Rows from a 3D modeling dataset ::
--- BEGIN ---

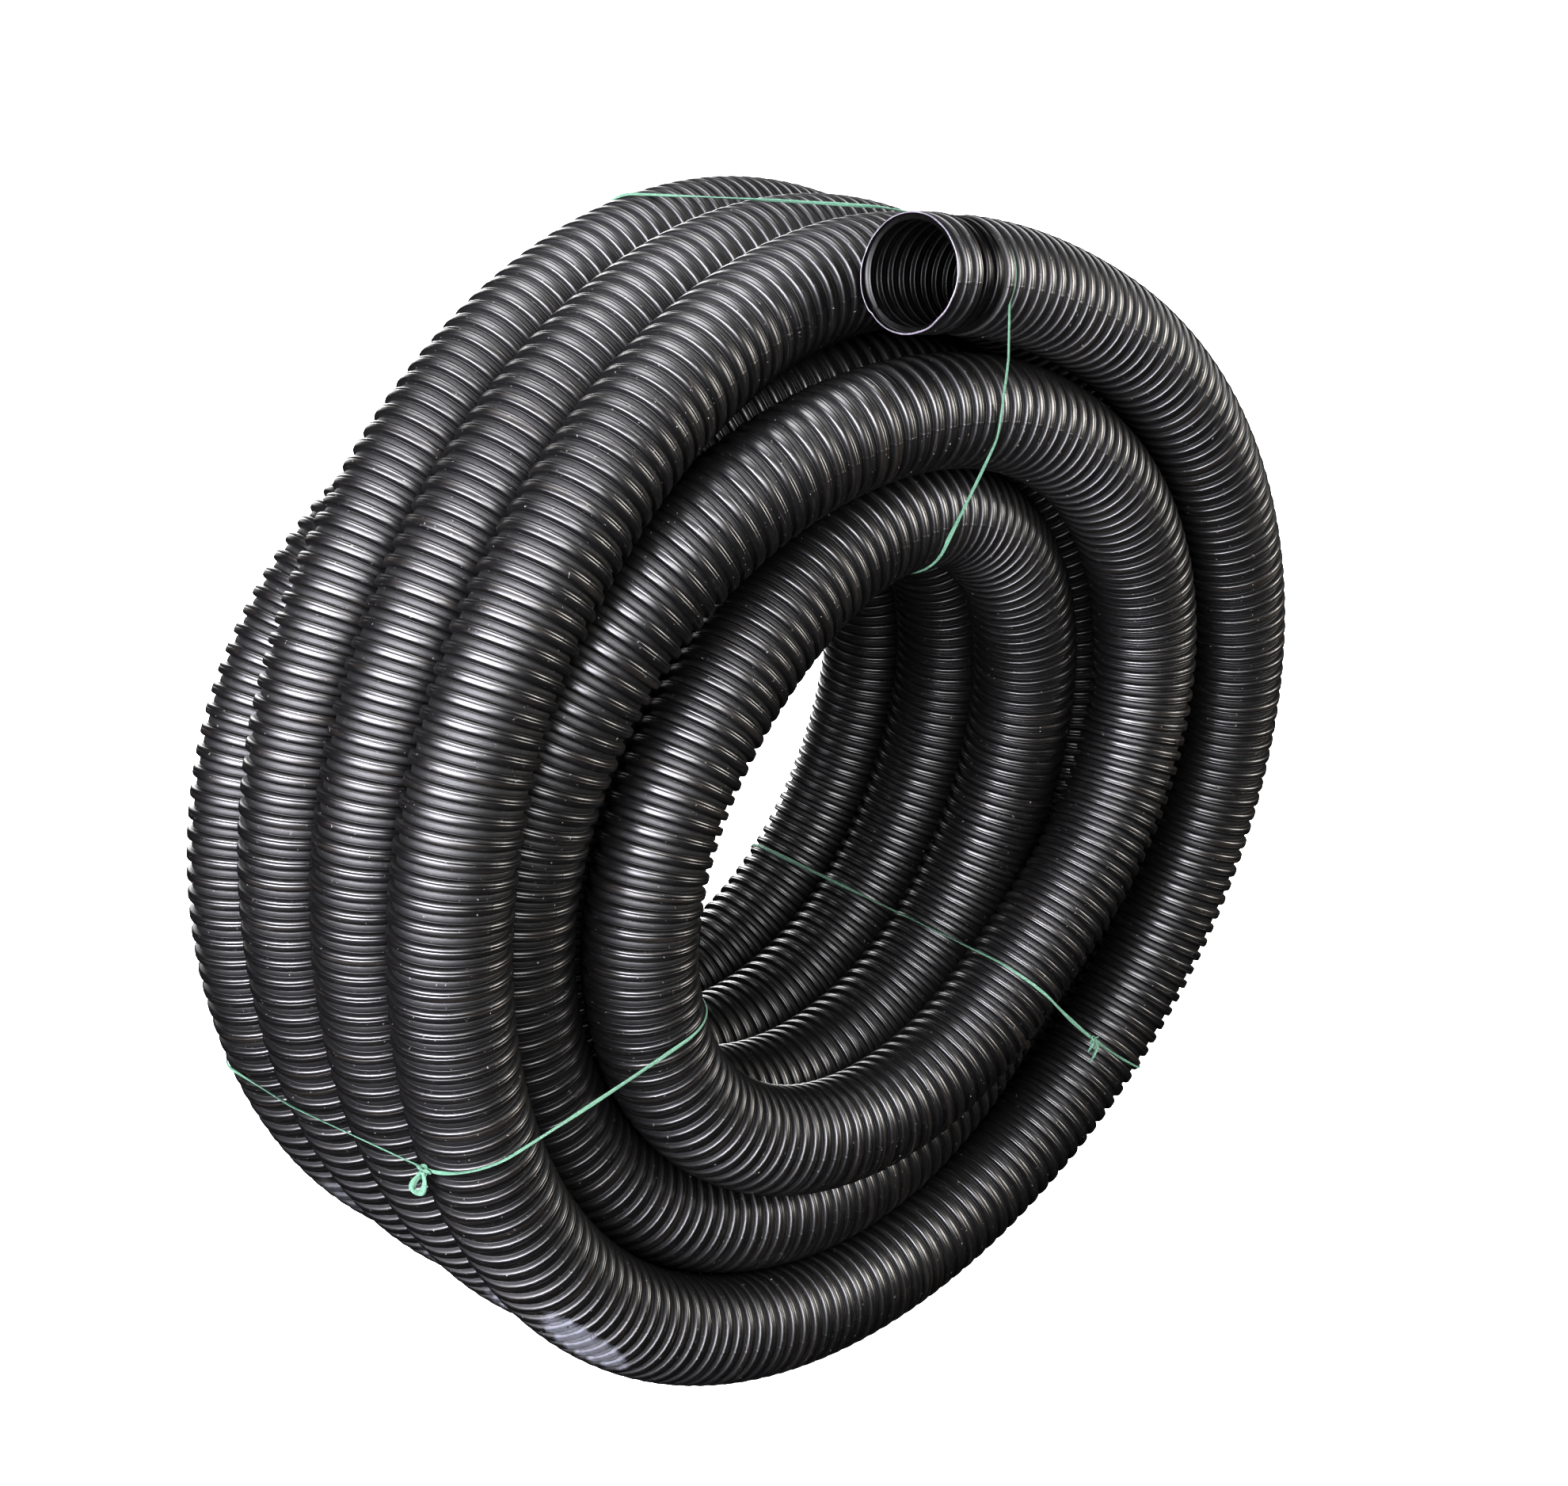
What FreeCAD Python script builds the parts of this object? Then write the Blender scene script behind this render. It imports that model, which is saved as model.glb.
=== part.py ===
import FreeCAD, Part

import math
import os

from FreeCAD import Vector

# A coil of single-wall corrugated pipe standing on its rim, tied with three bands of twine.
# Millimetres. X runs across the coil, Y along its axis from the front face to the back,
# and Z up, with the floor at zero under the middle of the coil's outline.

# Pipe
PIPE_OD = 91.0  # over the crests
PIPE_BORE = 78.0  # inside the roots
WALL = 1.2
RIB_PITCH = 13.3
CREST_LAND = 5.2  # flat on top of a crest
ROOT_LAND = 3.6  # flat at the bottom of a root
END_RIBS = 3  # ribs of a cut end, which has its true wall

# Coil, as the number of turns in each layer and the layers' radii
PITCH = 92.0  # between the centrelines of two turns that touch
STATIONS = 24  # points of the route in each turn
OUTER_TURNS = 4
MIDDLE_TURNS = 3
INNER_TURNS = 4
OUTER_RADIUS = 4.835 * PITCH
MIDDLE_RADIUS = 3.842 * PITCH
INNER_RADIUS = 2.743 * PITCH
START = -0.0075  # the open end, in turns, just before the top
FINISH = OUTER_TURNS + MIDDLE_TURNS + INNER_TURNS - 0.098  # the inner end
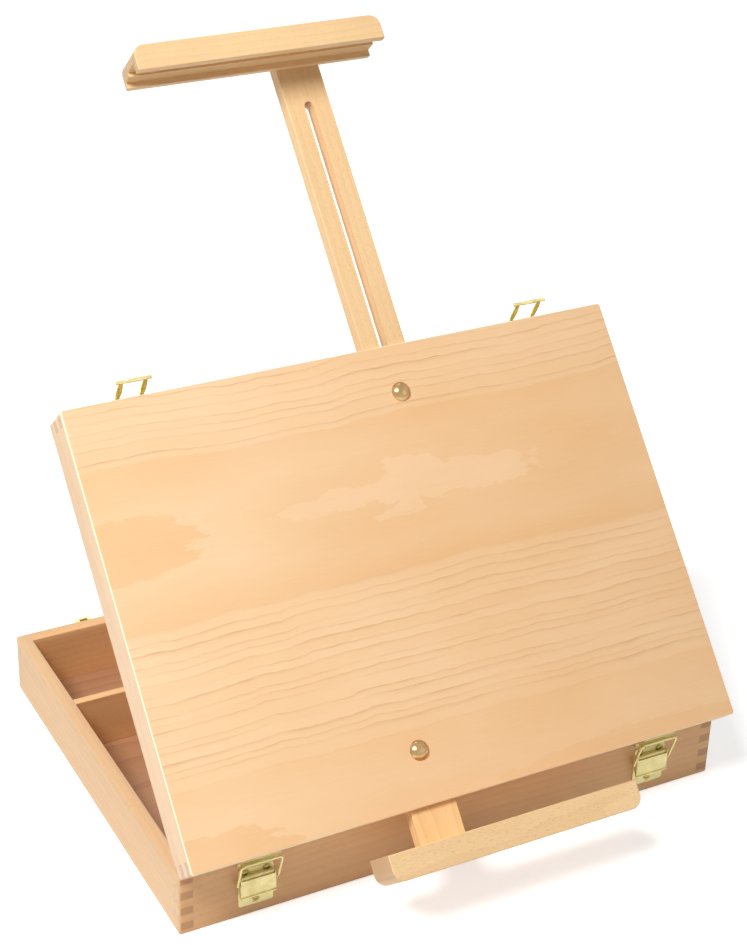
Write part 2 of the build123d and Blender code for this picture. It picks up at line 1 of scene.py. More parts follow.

--- END ---

Aim of the exercise :: The records above should be duplicated in full, exactly as given.

Response ::
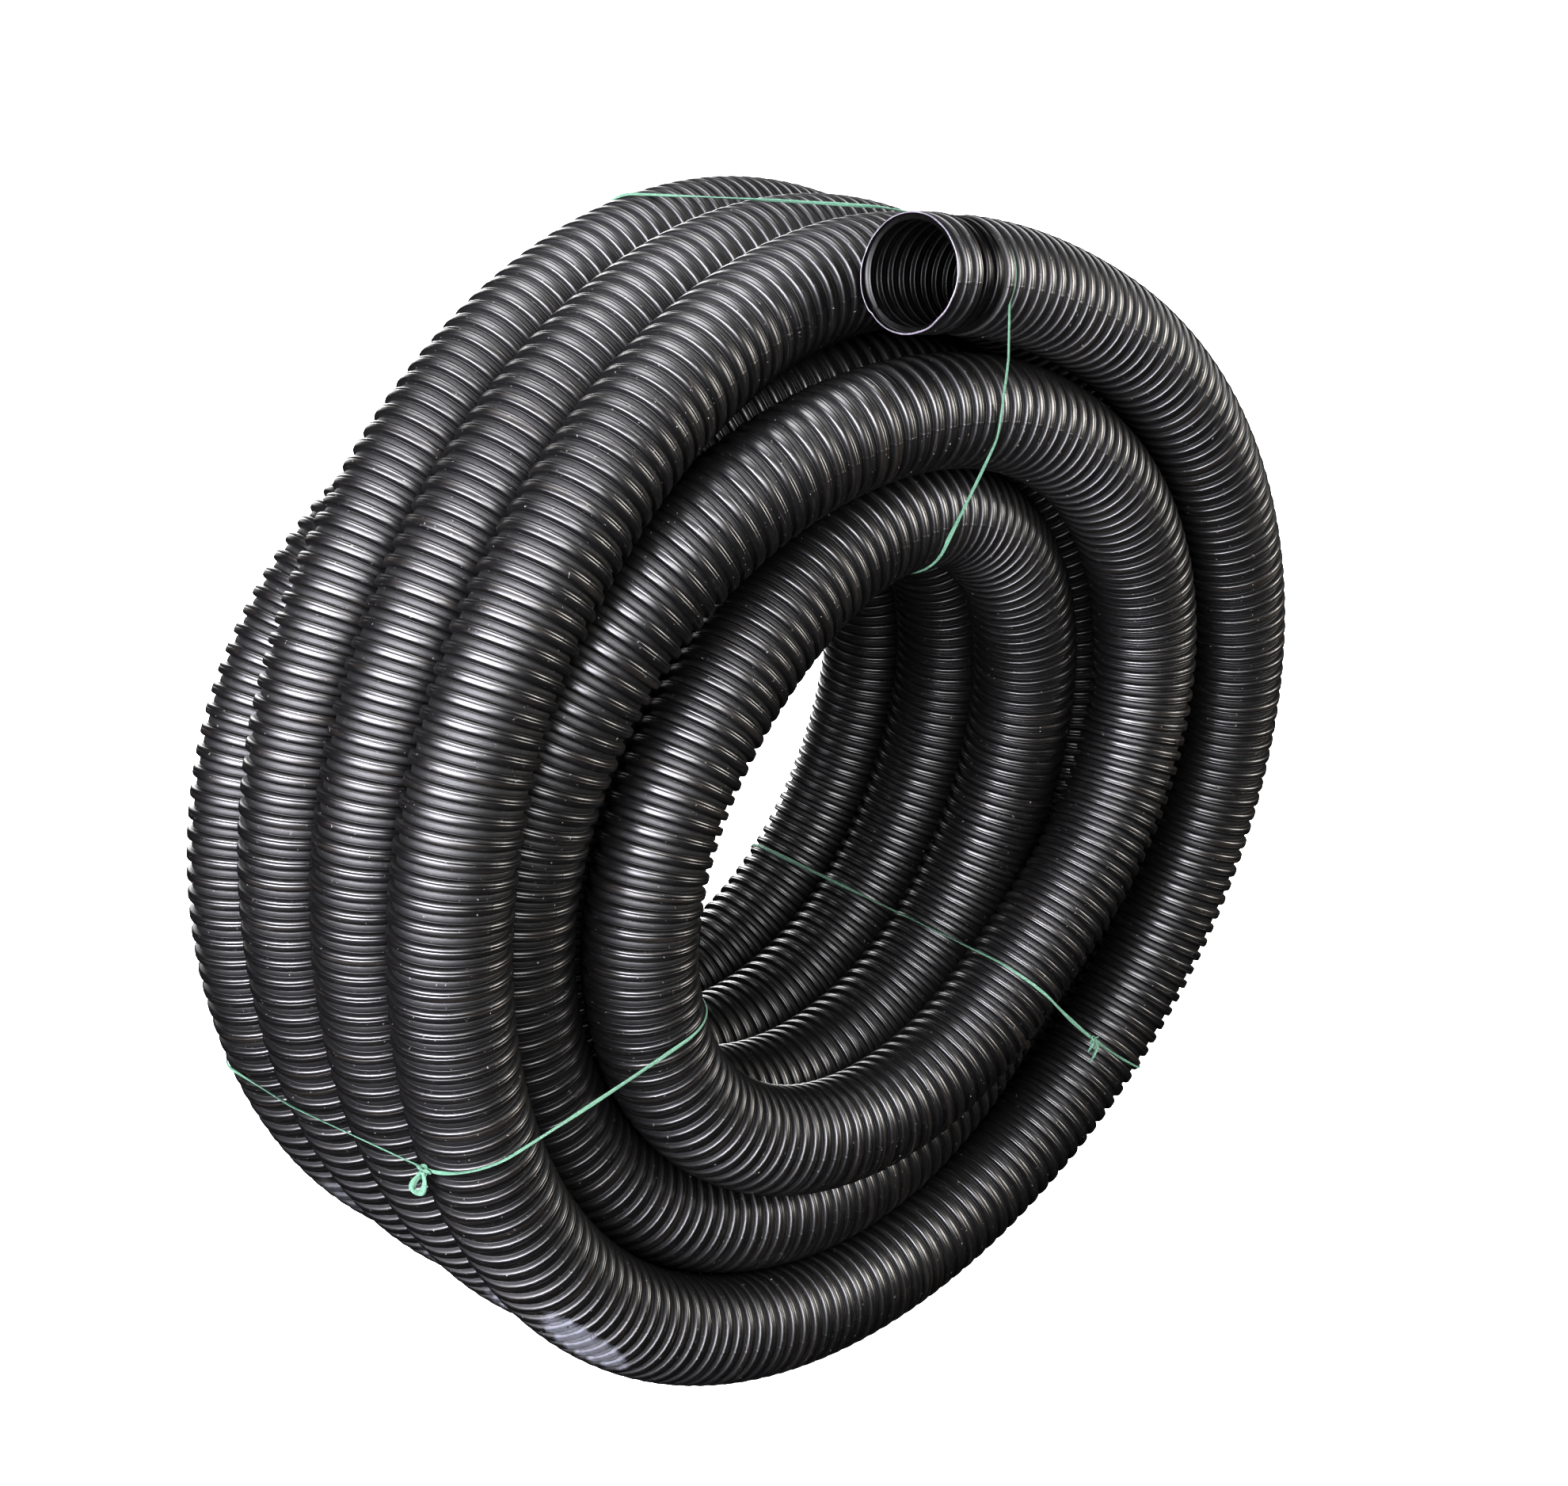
What FreeCAD Python script builds the parts of this object? Then write the Blender scene script behind this render. It imports that model, which is saved as model.glb.
=== part.py ===
import FreeCAD, Part

import math
import os

from FreeCAD import Vector

# A coil of single-wall corrugated pipe standing on its rim, tied with three bands of twine.
# Millimetres. X runs across the coil, Y along its axis from the front face to the back,
# and Z up, with the floor at zero under the middle of the coil's outline.

# Pipe
PIPE_OD = 91.0  # over the crests
PIPE_BORE = 78.0  # inside the roots
WALL = 1.2
RIB_PITCH = 13.3
CREST_LAND = 5.2  # flat on top of a crest
ROOT_LAND = 3.6  # flat at the bottom of a root
END_RIBS = 3  # ribs of a cut end, which has its true wall

# Coil, as the number of turns in each layer and the layers' radii
PITCH = 92.0  # between the centrelines of two turns that touch
STATIONS = 24  # points of the route in each turn
OUTER_TURNS = 4
MIDDLE_TURNS = 3
INNER_TURNS = 4
OUTER_RADIUS = 4.835 * PITCH
MIDDLE_RADIUS = 3.842 * PITCH
INNER_RADIUS = 2.743 * PITCH
START = -0.0075  # the open end, in turns, just before the top
FINISH = OUTER_TURNS + MIDDLE_TURNS + INNER_TURNS - 0.098  # the inner end
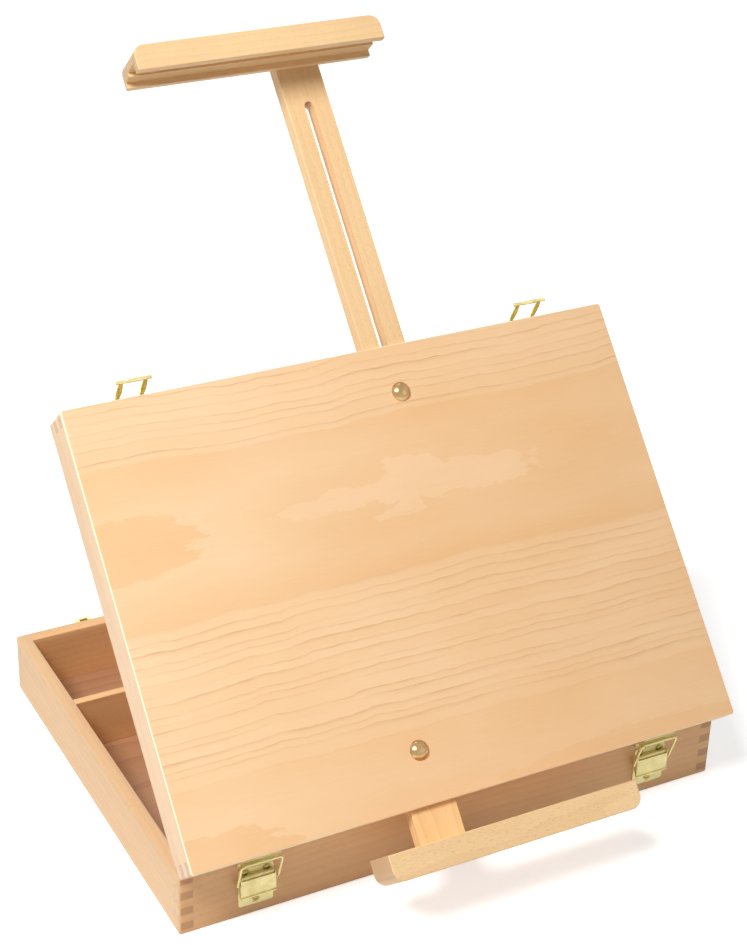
Write part 2 of the build123d and Blender code for this picture. It picks up at line 1 of scene.py. More parts follow.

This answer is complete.